### Records shown
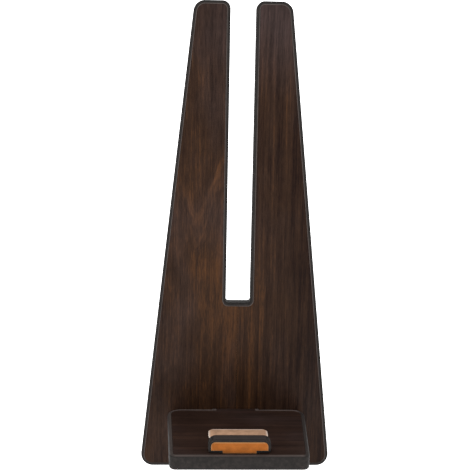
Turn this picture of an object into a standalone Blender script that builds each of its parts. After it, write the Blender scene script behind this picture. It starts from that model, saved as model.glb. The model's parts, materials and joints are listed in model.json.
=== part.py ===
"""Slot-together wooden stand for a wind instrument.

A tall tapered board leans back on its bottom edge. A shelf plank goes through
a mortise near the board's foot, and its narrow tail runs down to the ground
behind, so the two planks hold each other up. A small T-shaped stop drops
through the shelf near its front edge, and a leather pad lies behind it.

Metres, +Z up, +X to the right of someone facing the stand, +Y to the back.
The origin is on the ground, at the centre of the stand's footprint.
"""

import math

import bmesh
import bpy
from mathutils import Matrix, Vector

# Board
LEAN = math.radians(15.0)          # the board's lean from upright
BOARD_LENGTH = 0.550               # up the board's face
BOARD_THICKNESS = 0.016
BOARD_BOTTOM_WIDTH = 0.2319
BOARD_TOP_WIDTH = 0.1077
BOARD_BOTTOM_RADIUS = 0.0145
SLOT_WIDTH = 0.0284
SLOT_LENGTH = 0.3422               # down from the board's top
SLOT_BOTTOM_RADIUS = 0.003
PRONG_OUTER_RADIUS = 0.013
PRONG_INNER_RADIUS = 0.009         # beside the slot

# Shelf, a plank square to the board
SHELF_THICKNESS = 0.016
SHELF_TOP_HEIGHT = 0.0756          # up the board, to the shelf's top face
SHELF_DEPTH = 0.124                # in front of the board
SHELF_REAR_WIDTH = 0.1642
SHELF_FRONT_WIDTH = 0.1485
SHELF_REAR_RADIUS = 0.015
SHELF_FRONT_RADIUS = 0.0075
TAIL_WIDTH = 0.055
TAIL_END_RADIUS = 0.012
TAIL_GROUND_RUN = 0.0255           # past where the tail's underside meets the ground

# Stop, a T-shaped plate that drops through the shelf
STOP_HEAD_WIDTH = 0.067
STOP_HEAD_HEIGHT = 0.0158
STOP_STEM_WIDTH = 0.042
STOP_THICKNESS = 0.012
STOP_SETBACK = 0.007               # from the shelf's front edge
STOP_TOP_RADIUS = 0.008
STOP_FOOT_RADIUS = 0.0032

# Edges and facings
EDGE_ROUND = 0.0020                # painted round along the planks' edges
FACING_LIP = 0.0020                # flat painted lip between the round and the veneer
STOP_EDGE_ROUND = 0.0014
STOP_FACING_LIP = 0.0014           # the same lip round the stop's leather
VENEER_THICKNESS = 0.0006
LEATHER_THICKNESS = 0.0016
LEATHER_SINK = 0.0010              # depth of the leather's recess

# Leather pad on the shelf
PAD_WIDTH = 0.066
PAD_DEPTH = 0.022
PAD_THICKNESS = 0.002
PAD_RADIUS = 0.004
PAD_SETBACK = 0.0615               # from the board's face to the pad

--

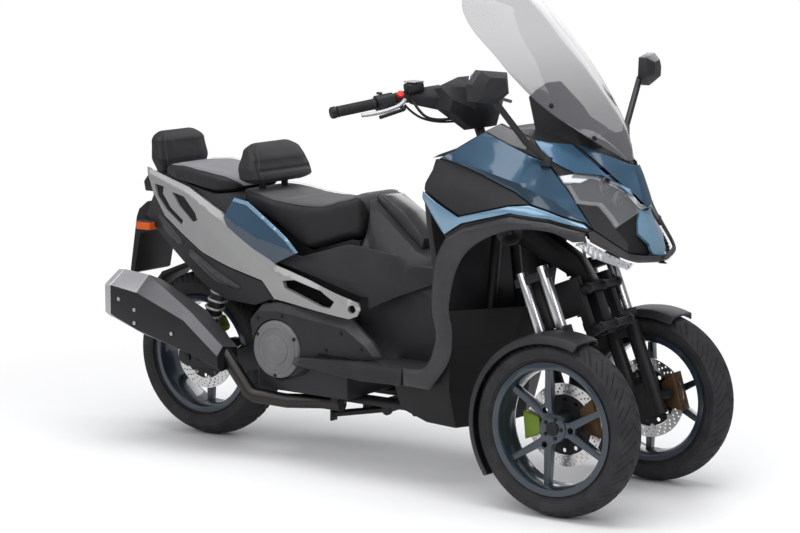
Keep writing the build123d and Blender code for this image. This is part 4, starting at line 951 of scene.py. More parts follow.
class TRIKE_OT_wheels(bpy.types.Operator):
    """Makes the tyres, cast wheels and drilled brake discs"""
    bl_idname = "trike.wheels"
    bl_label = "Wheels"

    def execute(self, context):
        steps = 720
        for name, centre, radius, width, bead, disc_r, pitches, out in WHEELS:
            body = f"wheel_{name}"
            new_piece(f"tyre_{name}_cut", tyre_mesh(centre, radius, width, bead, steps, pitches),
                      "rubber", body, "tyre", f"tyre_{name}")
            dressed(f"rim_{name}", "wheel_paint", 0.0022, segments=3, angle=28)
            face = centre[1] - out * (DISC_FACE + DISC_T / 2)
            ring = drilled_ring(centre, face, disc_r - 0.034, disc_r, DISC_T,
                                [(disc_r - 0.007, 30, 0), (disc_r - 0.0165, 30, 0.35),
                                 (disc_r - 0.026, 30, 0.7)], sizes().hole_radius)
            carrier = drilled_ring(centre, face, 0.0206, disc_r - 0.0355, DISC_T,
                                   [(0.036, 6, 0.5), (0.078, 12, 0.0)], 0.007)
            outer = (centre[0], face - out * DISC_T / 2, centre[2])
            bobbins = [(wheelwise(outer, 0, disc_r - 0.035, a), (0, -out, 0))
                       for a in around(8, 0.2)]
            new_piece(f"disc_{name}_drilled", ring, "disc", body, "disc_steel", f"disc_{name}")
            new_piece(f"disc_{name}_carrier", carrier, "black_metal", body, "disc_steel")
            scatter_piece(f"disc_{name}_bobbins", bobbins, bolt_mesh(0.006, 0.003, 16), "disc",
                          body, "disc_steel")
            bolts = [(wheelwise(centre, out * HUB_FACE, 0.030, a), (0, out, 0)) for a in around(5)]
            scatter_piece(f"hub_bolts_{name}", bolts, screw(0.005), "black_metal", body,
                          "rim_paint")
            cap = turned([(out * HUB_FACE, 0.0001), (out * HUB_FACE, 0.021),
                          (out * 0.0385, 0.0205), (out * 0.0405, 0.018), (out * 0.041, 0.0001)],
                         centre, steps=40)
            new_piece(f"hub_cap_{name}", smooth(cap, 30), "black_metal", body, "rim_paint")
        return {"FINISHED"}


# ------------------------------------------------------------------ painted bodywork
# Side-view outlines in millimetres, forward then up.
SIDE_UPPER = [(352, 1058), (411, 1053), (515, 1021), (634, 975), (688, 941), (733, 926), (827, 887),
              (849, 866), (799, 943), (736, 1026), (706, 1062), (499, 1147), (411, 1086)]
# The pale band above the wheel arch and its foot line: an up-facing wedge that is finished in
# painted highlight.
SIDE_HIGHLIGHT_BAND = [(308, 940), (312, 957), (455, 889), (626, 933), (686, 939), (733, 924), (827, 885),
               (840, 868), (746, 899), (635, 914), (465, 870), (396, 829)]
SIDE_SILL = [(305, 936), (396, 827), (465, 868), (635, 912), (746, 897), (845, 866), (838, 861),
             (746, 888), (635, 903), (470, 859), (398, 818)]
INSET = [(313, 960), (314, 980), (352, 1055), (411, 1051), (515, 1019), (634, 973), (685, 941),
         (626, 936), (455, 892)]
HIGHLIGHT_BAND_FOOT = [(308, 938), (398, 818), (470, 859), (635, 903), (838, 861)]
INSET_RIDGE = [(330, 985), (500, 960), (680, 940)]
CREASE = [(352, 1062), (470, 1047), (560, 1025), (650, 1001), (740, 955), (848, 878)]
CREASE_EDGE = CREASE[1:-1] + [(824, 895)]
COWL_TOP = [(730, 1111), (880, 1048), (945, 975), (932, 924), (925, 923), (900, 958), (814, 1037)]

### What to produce
Copy every line of the listing that includes the string "each".

### Answer below
Turn this picture of an object into a standalone Blender script that builds each of its parts. After it, write the Blender scene script behind this picture. It starts from that model, saved as model.glb. The model's parts, materials and joints are listed in model.json.
behind, so the two planks hold each other up. A small T-shaped stop drops